Lent Me Some Patience
Not coming from a particularly church-going family, I don’t usually observe Lent. This morning, guided by a tweet from my friend Ellen, I read a blog post about why this guy loves Ash Wednesday. While I’ve always thought of Lent as an opportunity to give up a comfort in order to test yourself and your faith, he said something that blew my mind a little:
Lent is not about self-flagellation, but it is about penitence. Penitence isn’t very fashionable these days, but that does not diminish its importance. We have all messed up. Badly. And we need to say we’re sorry — to God and to one another.
After having a pretty ugly fight with NJS this morning, this definitely hit home. The fight was about a topic we’ve been visiting often lately, and with a great deal of tension. It has to do with how much I struggle emotionally in winter, how the meanness of cramped city attitude wears my soul down to a nub, how the crippling expense of living here can steal your dreams and drown them in high rents, and how desperately I miss spring in March, streets lined with Dogwood treees, grits, sweet tea, and people who smile and say “y’all.”
Lately all of these things have turned me into a Negative Nellie, if you want to put a cute name on a real problem. I’m critical and dismissive of just about everything around me, and while it’s lead to some pretty witty barbs, I’ll admit, it’s also dragging me and NJS and anyone who has to listen to me down. It makes NJS feel like he’s the bad guy for keeping me here in Boston, while I feel like the bad guy for pushing so hard to go to Carolina in more than my mind.
The truth is that NJS isn’t keeping me here – I’m keeping myself here because I love my job, I love my friends, I love digging my hands into the city like a garden and finding ways to let the buds of innovation be free to grow (yeah, I said it.) Once the green space here is actually green, I’ll be much happier living here and will say as much often. I, however, have been one hell of a bad guy, by whining and wheedling at every turn when what we both need is positivity, and probably 14 billion hours of sleep.

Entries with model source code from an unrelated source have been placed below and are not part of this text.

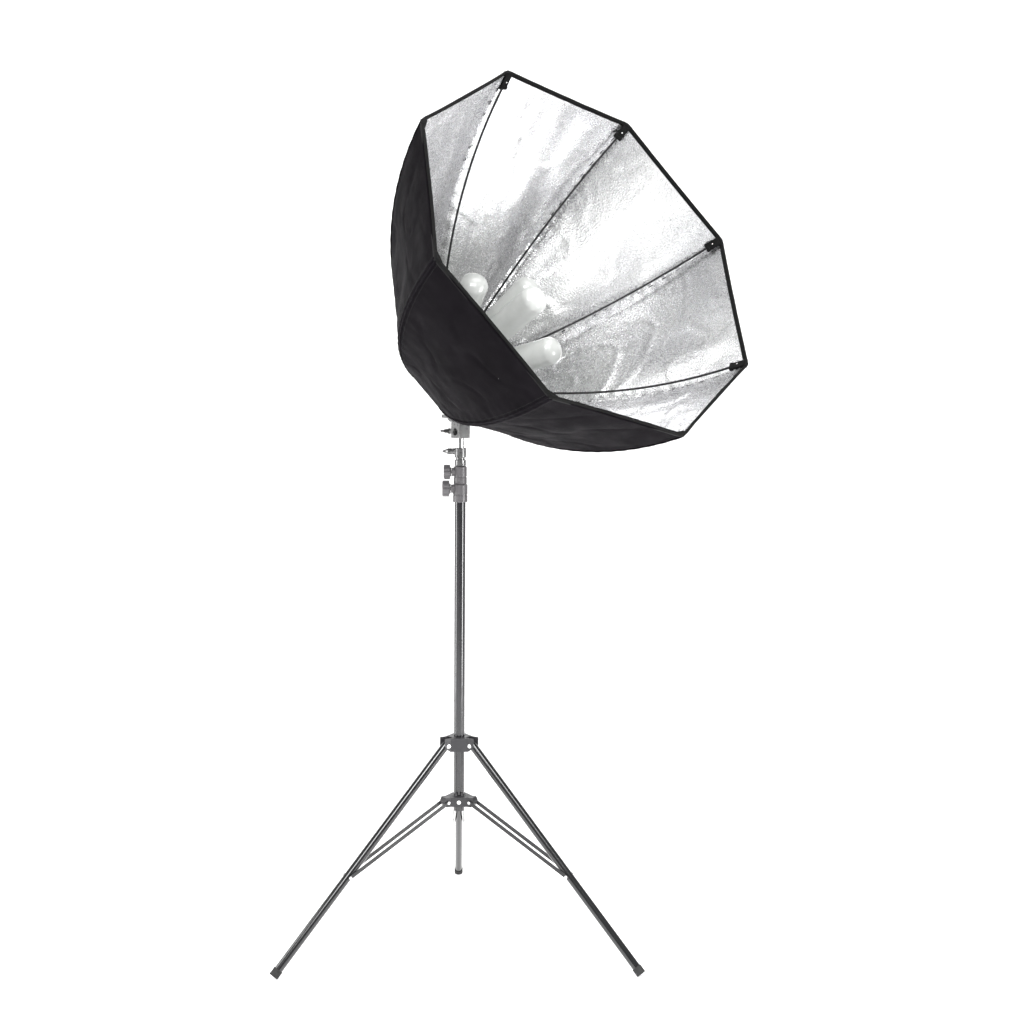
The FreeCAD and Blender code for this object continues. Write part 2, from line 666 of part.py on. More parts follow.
def make_speed_ring():
    body = new_body("speed_ring")
    revolve(body, [
        ("head_od / 2", "ring_low"), ("ring_out", "ring_low"), ("ring_out", "ring_low + ring_thick"),
        ("head_od / 2", "ring_low + ring_thick"),
    ])
    seat = outline(body, "XZ_Plane", [
        (84, "ring_low + ring_thick"), ("ring_out", "ring_low + ring_thick"), ("ring_out", 25),
        (104, 31), (84, 31),
    ])
    seats = pad(body, seat, 14, middle=True)
    doc.recompute()
    window = outline(body, "XY_Plane", [(78, -5), (104, -5), (104, 5), (78, 5)], "ring_low - 1")
    feature = pocket(body, window, "ring_thick - 1", back=True)
    doc.recompute()
    repeat(body, [seats, feature], DIMS["sides"])
    node("speed_ring", body, HEAD.multiply(frame(angle="90 + first_rib")))


def bulb_frames():
    """Frames with Z along each lamp: the middle one first, then the four that lean outward."""
    spots = [HEAD.multiply(frame(z="centre_base_up"))]
    for quarter in range(4):
        lean = frame(angle=45 + 90 * quarter)
        lean = lean.multiply(frame("bulb_out", 0, "bulb_base_up", (0, 1, 0), "holder_cant"))
        spots.append(HEAD.multiply(lean))
    return spots


def make_bulbs():
    holders = []
    bases = []
    for number, spot in enumerate(bulb_frames(), 1):
        glass = new_body(f"bulb_{number}")
        wide = "bulb_od / 2"
        revolve(glass, [
            ("ballast_od / 2 - 1.2", "ballast_len"), ("ballast_od / 2", "ballast_len"),
            (wide, "ballast_len + 5"), (wide, "bulb_len - 21"), (f"{wide} - 1.2", "bulb_len - 14.6"),
            (f"{wide} - 4.4", "bulb_len - 9"), (f"{wide} - 9.2", "bulb_len - 4.6"),
            (f"{wide} - 15.5", "bulb_len - 1.7"), (f"{wide} - 23", "bulb_len - 0.3"), (0, "bulb_len"),
            (0, "bulb_len - 1.4"), (f"{wide} - 16", "bulb_len - 3"), (f"{wide} - 10", "bulb_len - 5.8"),
            (f"{wide} - 5.5", "bulb_len - 10"), (f"{wide} - 2.4", "bulb_len - 15.2"),
            (f"{wide} - 1.2", "bulb_len - 21.4"), (f"{wide} - 1.2", "ballast_len + 5.4"),
        ])
        node(f"bulb_{number}", glass, spot)
        base = new_body(f"base_{number}")
        revolve(base, [
            (0, -22), (8, -22), (13, -19), (13, 0), (19, 0), (22, 4), ("ballast_od / 2", 14),
            ("ballast_od / 2", "ballast_len"), (0, "ballast_len"),
        ])
        base.Placement = spot
        bases.append(base)
    node("bulb_bases", bases)

    for number, spot in enumerate(bulb_frames()):
        if number == 0:
            cup = fuse(
                rod(20, 38, (0, 0, -38)),
                rod(9, "centre_base_up - head_front - 38", (0, 0, "head_front - centre_base_up")),
            )
        else:
            cup = rod(20, 44, (0, 0, -44))
        cup = cut(cup, rod(13.6, 26, (0, 0, -25)))
        cup.Placement = HEAD.inverse().multiply(spot)
        if number:
            cup = cut(cup, rod(80, 60, (0, 0, "head_front - 60")))
        holders.append(cup)
    node("lamp_holders", holders, HEAD)


# ---- canopy --------------------------------------------------------------------------------------

def arc_through(a, b, c):
    """Centre and radius of the circle through three points of a plane."""
    arc = Part.Arc(V(*a, 0), V(*b, 0), V(*c, 0)).toShape().Curve
    return arc.Center, arc.Radius


def rib_section(angle):
    """The cloth's section in the plane of one rib: an outer arc, an inner arc and two short ends."""
    sketch = doc.addObject("Sketcher::SketchObject", "rib_section")
    outer = [("rim_r", "rim_up"), ("mid_r", "mid_up"), ("back_r", "back_up")]
    inner = [("rim_r - cloth * 1.1", "rim_up"), ("mid_r - cloth", "mid_up - cloth * 0.8"),
             ("back_r - cloth * 1.5", "back_up")]
    ends = []
    for corners in (outer, inner):
        spots = [V(size(x), size(y), 0) for x, y in corners]
        sketch.addGeometry(Part.Arc(*spots), False)
        ends.append(spots)
    sketch.addGeometry(Part.LineSegment(ends[0][0], ends[1][0]), False)
    sketch.addGeometry(Part.LineSegment(ends[0][2], ends[1][2]), False)
    sketch.Placement = Place(V(), Turn(V(0, 0, 1), angle)).multiply(Place(V(), Turn(V(1, 0, 0), 90)))
    return sketch


def make_canopy():
    count = DIMS["sides"]
    step = 360 / count
    first = 90 + size("first_rib")
    sections = [rib_section(first - step * k) for k in range(count)]
    doc.recompute()
    for k in range(count):
        gore = doc.addObject("Part::Loft", "gore")
        gore.Sections = [sections[k], sections[(k + 1) % count]]
        gore.Solid = True
        gore.Ruled = True
        node(f"canopy_panel_{k + 1}", gore, HEAD)

    rods = []
    pockets = []
    start = (97, size("ring_low") + 20)
    end = (size("rim_r") - 16, size("rim_up") - 16)
    middle = ((start[0] + end[0]) / 2 + 33, (start[1] + end[1]) / 2 - 26)
    centre, radius = arc_through(start, middle, end)
    from_angle = math.degrees(math.atan2(start[1] - centre.y, start[0] - centre.x))
    to_angle = math.degrees(math.atan2(end[1] - centre.y, end[0] - centre.x))
    for k in range(count):
        ray = Place(V(), Turn(V(0, 0, 1), first - step * k)).multiply(Place(V(), Turn(V(1, 0, 0), 90)))
        hoop = doc.addObject("Part::Torus", "rod")
        hoop.Radius1 = radius
        hoop.setExpression("Radius2", link("rod_od / 2"))
        hoop.Angle3 = to_angle - from_angle
        hoop.Placement = ray.multiply(Place(V(centre.x, centre.y, 0), Turn(V(0, 0, 1), from_angle)))
        rods.append(hoop)
        slope = Turn(V(0, 0, 1), to_angle + 90)
        tab = doc.addObject("Part::Box", "pocket")
        tab.Length, tab.Width, tab.Height = 16, 5.2, 17
        tab.Placement = ray.multiply(Place(V(end[0], end[1], 0), slope)).multiply(Place(V(0, -2.6, -8.5), Turn()))
        pockets.append(tab)
    node("canopy_ribs", rods, HEAD)
    node("corner_pockets", pockets, HEAD)

    turned = "90 + first_rib"
    band = cut(
        prism("rim_r + 0.6", 7, (0, 0, "rim_up"), turned),
        prism("rim_r - 5.6", 9, (0, 0, "rim_up - 1"), turned),
    )
    node("rim_binding", band, HEAD)
    cuff = cut(
        prism("back_r", 3, (0, 0, "back_up - 3"), turned),
        rod("head_od / 2", 6, (0, 0, "back_up - 5")),
    )
    node("rear_cuff", cuff, HEAD)


# ---- build, check and write ----------------------------------------------------------------------

make_tubes()
make_collars()
make_knobs()
make_leg_collar()
make_hub()
make_pins()
for side in LEGS:
    make_leg(side)
    make_strut(side)
make_receiver()
make_bracket()
make_head()
make_bulbs()
make_canopy()
doc.recompute()

for item in doc.Objects:
    if "Invalid" in item.State or "Error" in item.State:
        raise RuntimeError(f"{item.Label}: {item.State}")
os.makedirs("parts", exist_ok=True)
for label, part in NODES.items():
    shape = part.Shape
    if shape.isNull() or not shape.isValid() or not shape.Solids:
        raise RuntimeError(f"{label}: bad shape")
    shape.exportStep(f"parts/{label}.step")
print(len(NODES), "parts written")
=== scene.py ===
"""Looks for the studio softbox: canopy cloth, binding, lamps and the finish of every part."""

import json
import math

import bmesh
import bpy
from mathutils import Matrix, Vector, noise


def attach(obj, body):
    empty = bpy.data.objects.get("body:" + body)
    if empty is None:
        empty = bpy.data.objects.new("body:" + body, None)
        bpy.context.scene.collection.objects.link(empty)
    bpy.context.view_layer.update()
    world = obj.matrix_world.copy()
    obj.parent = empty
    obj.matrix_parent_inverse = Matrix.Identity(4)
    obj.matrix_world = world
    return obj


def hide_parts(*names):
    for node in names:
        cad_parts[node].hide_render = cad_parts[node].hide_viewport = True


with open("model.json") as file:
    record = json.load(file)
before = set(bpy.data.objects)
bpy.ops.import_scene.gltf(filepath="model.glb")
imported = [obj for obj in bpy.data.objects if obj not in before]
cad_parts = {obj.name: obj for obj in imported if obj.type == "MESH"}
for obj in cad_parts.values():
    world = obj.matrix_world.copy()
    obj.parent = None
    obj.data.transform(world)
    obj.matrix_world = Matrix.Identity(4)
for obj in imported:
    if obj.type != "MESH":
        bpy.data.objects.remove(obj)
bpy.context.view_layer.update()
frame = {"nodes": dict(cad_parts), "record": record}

NODES = frame["nodes"]
JOINTS = {joint["name"]: joint for joint in frame["record"]["behaviour"]["joints"]}

# The head's own frame: X across, Y up the head, Z forward along the canopy's axis.
ELEVATION = math.radians(28.52)
PIVOT = Vector(JOINTS["head_tilt"]["pos_m"])
TURN = Matrix.Rotation(math.pi / 2 - ELEVATION, 4, "X")
PIVOT_TO_HEAD = (0, 0.1046, 0.015)
HEAD = Matrix.Translation(PIVOT) @ TURN @ Matrix.Translation(PIVOT_TO_HEAD)
HEAD_TURN = HEAD.to_3x3().to_4x4()

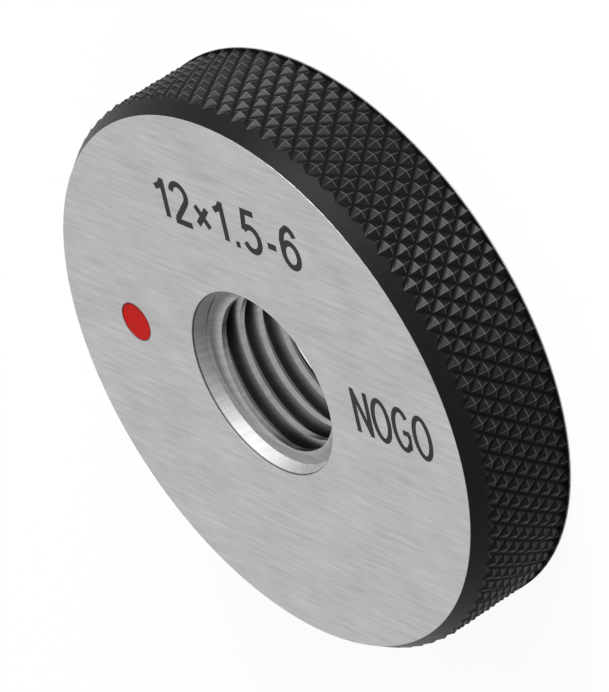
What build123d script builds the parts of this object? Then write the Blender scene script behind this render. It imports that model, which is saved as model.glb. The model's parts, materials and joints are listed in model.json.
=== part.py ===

I am truly penitent. I am sorry for the negativity I’m putting out into a world that clearly doesn’t need it. I’m sorry to Boston for only loving you when you’re nice to me and kicking you back when you’re mean. I’m most of all so sorry to NJS for being a point of stress and not a point of support. This year for Lent, I am giving up negativity. I am going to scale back the snark, because it doesn’t make me feel good to be That Girl Who Rants. I am going to focus my energy on finding the good, promoting the positive, and making the best of what’s already a pretty good life.